München – „Volksschädling“, „Wehrkraftzersetzer“, mit krakeliger Handschrift gemalte Mordfantasien – der Grünen-Abgeordnete Martin Runge (65) aus Gröbenzell (Kreis Fürstenfeldbruck) fühlt sich dieser Tage wieder erinnert an die Frühzeit seiner politischen Tätigkeit. Runge ist ein Grüner der ersten Stunde, 1979 gründete er mit drei anderen Gesinnungsgenossen den grünen Ortsverband in seiner Gemeinde. Das war er gerade 20. Runge ist Zeitzeuge, Urgestein nennt man das wohl. Bei der Gründung des Grünen-Landesverbands im Oktober 1979 auf dem Nockherberg war er ebenso dabei wie bei der Entstehung des Bundesverbands 1980 in Karlsruhe. Nun ist er der Letzte aus der alten Garde der Bayern-Grünen, der sich verabschiedet – zumindest aus dem Landtag. Mit einer Unterbrechung war er dort seit 1996 Abgeordneter, zeitweise auch Fraktionschef der Grünen. Zur Wahl tritt er nicht mehr an.
Die Schmähungen aus seiner Anfangszeit hat sich Runge aufgehoben. Jetzt, da die Grünen mancherorts wieder wie Feinde, nicht wie Gegner, betrachtet werden, hat er sie wieder aus seinem Archiv rausgekramt. „Scheiß-Grüne“, „Drecks-Grüne“, was er sich derzeit im Wahlkampf so anhören müsse, sei schon starker Tobak. „Bei der letzten Wahl vor fünf Jahren hat man uns noch zugewunken.“ Davon kann jetzt keine Rede mehr sein. Aber Runge hat ein dickes Fell. Man müsse einstecken – und trotzdem Linie halten. „Angegriffen worden sind wir damals, in der Anfangszeit, viel, viel mehr.“
Martin Runge hat in den gut 40 Jahren viele genervt. Aber sich auch Anerkennung bei politischen Gegnern erworben. Berüchtigt, teils gefürchtet sind seine Attacken auf die bayerische Wirtschaftspolitik, der damalige Minister Otto Wiesheu war sein liebster Sparrings-Partner. Runge zählte auch zu den Euro-Skeptikern. Das brachte ihm einst eine Anfrage des AfD-Gründers Bernd Lucke ein – ob er denn nicht bei einem neuen Parteiprojekt mitmachen wolle. Runge lehnte dankend ab. Das mit dem Euro hat ihm aber noch eine Anerkennung von ungeahnter Seite gebracht: Peter Gauweiler, der gegen die Euro-Rettungspakete vor Gericht zog (im Auftrag des schwerreichen Baron von Finck, wie man heute weiß), zollte ihm Respekt. Man kennt sich, schätzt sich, auf Urlauben ebenso wie bei Geburtstagen gibt es gelegentliche Zusammentreffen.

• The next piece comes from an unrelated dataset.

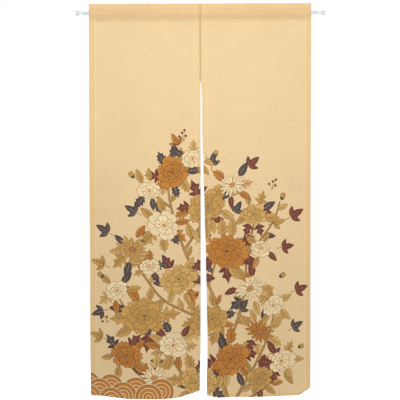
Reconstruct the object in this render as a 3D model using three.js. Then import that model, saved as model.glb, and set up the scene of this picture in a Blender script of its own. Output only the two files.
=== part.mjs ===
import * as THREE from "three";

// Noren curtain on a tension rod, in mm.
// The origin is the centre of the rod's left end face, +X runs along the rod, +Y is the back and +Z is up.
// On a panel, s runs from the slit edge outwards and h runs down from the rod's centre line.

const rodLength = 950;
const seamX = 474;
const panelWidth = 423.85;
const seamGap = 0.3;
const seamLength = 258;
const drop = 1464;

const sheetHalf = 0.55;
const hemExtra = 1.1;
const slitHem = 17;
const outerHem = 20;
const bottomHem = 15;
const stepRun = 1.2;
const slitStartRun = 10;

const casing = {
  clearRadius: 6.32,
  wall: 1.1,
  topPoint: 20,
  lowPoint: 20.7,
  headerHalf: 1.15,
  topFold: 36,
  stitchRow: 21.5,
  turningEnd: 29,
  arcSteps: 4,
  wallSag: 0.2,
};

const tube = { outerRadius: 6, outerBore: 5.5, innerRadius: 5.1, innerBore: 4.5, segments: 32 };
const tubeStart = 31;
const outerTubeEnd = 872;
const innerTubeStart = 560;
const cap = { flange: 9.5, flangeThick: 3, coneEnd: 23, neck: 4.6, collarStart: 29.4, gap: 0.3, spigotEnd: 46 };

// How each panel hangs: depths are mm behind (+) or in front of (-) the rod's plane, reached at the hem.
const leftHang = {
  side: -1,
  depthKnots: [
    { at: 0, depth: 17, from: seamLength, power: 1.3 },
    { at: 0.56, depth: -18, from: 40, power: 1.5 },
    { at: 1, depth: 7, from: 40, power: 1.2 },
  ],
  hemLine: [
    { at: 0, down: 14 },
    { at: 0.3, down: 10 },
    { at: 0.6, down: 6 },
    { at: 1, down: -1.5 },
  ],
  slitDrift: [
    [seamLength, 0],
    [700, 0.3],
    [1000, 1.4],
    [1250, 2.6],
    [1400, 5.6],
    [drop, 6],
  ],
  outerDrift: [
    [40, 0.5],
    [drop, 5],
  ],
  edgeCurl: { depth: 7, reach: 34, middle: 950, spread: 300 },
  corner: { fromOuter: false, along: 72, up: 26.5, radius: 11 },
  fineColumns: { first: 30, last: 130, step: 14 },
  coarseStep: 46,
};
const rightHang = {
  side: 1,
  depthKnots: [
    { at: 0, depth: 3, from: seamLength, power: 1.2 },
    { at: 0.45, depth: -7, from: 40, power: 1.3 },
    { at: 1, depth: 5, from: 40, power: 1.2 },
  ],
  hemLine: [
    { at: 0, down: -0.5 },
    { at: 0.1, down: 7 },
    { at: 0.3, down: 3.5 },
    { at: 0.65, down: 1 },
    { at: 1, down: 0.5 },
  ],
  slitDrift: [
    [seamLength, 0],
    [seamLength + slitStartRun, 3.4],
    [330, 7],
    [440, 7.4],
    [600, 11.2],
    [760, 15.2],
    [930, 19],
    [1110, 22],
    [1250, 24.5],
    [1330, 23.4],
    [1390, 20.5],
    [drop, 21.5],
  ],
  outerDrift: [
    [40, 0],
    [drop, -5.2],
  ],
  edgeCurl: { depth: 6, reach: 28, middle: 620, spread: 420 },
  corner: { fromOuter: true, along: 40, up: 25.5, radius: 11 },
  fineColumns: { first: 350, last: 396, step: 11.5 },
  coarseStep: 48,
};

const clamp01 = (v) => Math.min(1, Math.max(0, v));
const ease = (v) => 0.5 - 0.5 * Math.cos(Math.PI * clamp01(v));

// A value eased between knots; each knot's own value comes from valueOf.
function between(knots, place, valueOf) {
  if (place <= knots[0].at) return valueOf(knots[0]);
  for (let i = 1; i < knots.length; i++) {
    const a = knots[i - 1];
    const b = knots[i];
    if (place <= b.at) {
      const share = ease((place - a.at) / (b.at - a.at));
      return valueOf(a) * (1 - share) + valueOf(b) * share;
    }
  }
  return valueOf(knots[knots.length - 1]);
}

function depthAt(hang, s, h) {
  const wave = between(hang.depthKnots, s / panelWidth, (knot) => {
    const grown = clamp01((h - knot.from) / (drop - knot.from));
    return knot.depth * Math.pow(grown, knot.power);
  });
  const curl = hang.edgeCurl;
  const fromEdge = Math.max(0, panelWidth - s) / curl.reach;
  const band = Math.exp(-Math.pow((h - curl.middle) / curl.spread, 2)) * ease((h - 40) / 120);
  return wave + curl.depth * Math.exp(-fromEdge * fromEdge) * band;
}

// Sideways shift of an edge, outwards from the slit.
function driftAt(table, h) {
  if (h <= table[0][0]) return table[0][1];
  for (let i = 1; i < table.length; i++) {
    const [h0, d0] = table[i - 1];
    const [h1, d1] = table[i];
    if (h <= h1) return d0 + (d1 - d0) * ease((h - h0) / (h1 - h0));
  }
  return table[table.length - 1][1];
}

// A corner rolled to the back about a slanting line.
function rollCorner(hang, s, h) {
  const c = hang.corner;
  const length = Math.hypot(c.along, c.up);
  const outward = c.fromOuter ? 1 : -1;
  const alongS = (outward * c.up) / length;
  const alongH = c.along / length;
  const edge = c.fromOuter ? panelWidth : 0;
  const past = (s - edge) * alongS + (h - (drop - c.up)) * alongH + c.radius;
  if (past <= 0) return { s, h, back: 0 };
  const angle = past / c.radius;
  const shift = past - c.radius * Math.sin(angle);
  return { s: s - shift * alongS, h: h - shift * alongH, back: c.radius * (1 - Math.cos(angle)) };
}

// The narrowing of a width that runs in and out in depth, summed along s.
function widthOn(hang, s, h) {
  const steps = 24;
  const dx = s / steps;
  let sum = 0;
  for (let i = 0; i < steps; i++) {
    const slope = (depthAt(hang, (i + 1) * dx, h) - depthAt(hang, i * dx, h)) / (dx || 1);
    sum += dx * Math.sqrt(1 - Math.min(0.8, slope * slope));
  }
  return sum;
}

function surface(hang, s0, h0) {
  const rolled = rollCorner(hang, s0, h0);
  const { s, h } = rolled;
  const y = depthAt(hang, s, h) + rolled.back;
  const down = between(hang.hemLine, s / panelWidth, (knot) => knot.down);
  const lower = h > 40 ? (down * (h - 40)) / (drop - 40) : 0;
  const across = clamp01(s / panelWidth);
  const drift = driftAt(hang.slitDrift, h) * (1 - across) + driftAt(hang.outerDrift, h) * across;
  const x = seamX + hang.side * (seamGap / 2 + drift + widthOn(hang, s, h));
  return new THREE.Vector3(x, y, -(h + lower));
}

// The point at offset n behind the surface.
function place(hang, s, h, n) {
  const step = 0.4;
  const across = surface(hang, s + step, h).sub(surface(hang, s - step, h));
  const downward = surface(hang, s, h + step).sub(surface(hang, s, h - step));
  const back = across.cross(downward).normalize();
  if (hang.side < 0) back.negate();
  return surface(hang, s, h).addScaledVector(back, n);
}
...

Vor allem aber war Runge der Chefankläger des Transrapid-Projekts und er ist der Chefkritiker der zweiten Stammstrecke. Etwa 100 Landtags-Anfragen und Anträge habe er dazu verfasst. Gefürchtet sind dazu seine Dossiers, mit Anmerkungen gespickt, selten kürzer als 60, 70 Seiten, das letzte stammt erst vom Juli dieses Jahres. Zu dem Großprojekt hat Runge eine klare Meinung. Auch jetzt, sechseinhalb Jahre nach dem Spatenstich, sollte man „das milliardenteure Verdrussprojekt“ sofort stoppen. Die bereits entstandenen Betonbauten bei Laim könne die Bahn anderweitig gut brauchen. Er nennt das einen „qualifizierenden Abschluss“. Unter den alternativen Bahnexperten und der Bürgerinitiative in München-Haidhausen hat Runge seine treuen Fans. Ihnen sagt er zu, auch nach seinem Ausscheiden aus dem Landtag „dranzubleiben“. Soeben erst hat er ein Gutachten in Auftrag gegeben, um zu überprüfen, ob die jetzige Linienführung die Statik der Frauenkirche beeinträchtigen könnte – es gebe plausible Vermutungen, dass das so sei.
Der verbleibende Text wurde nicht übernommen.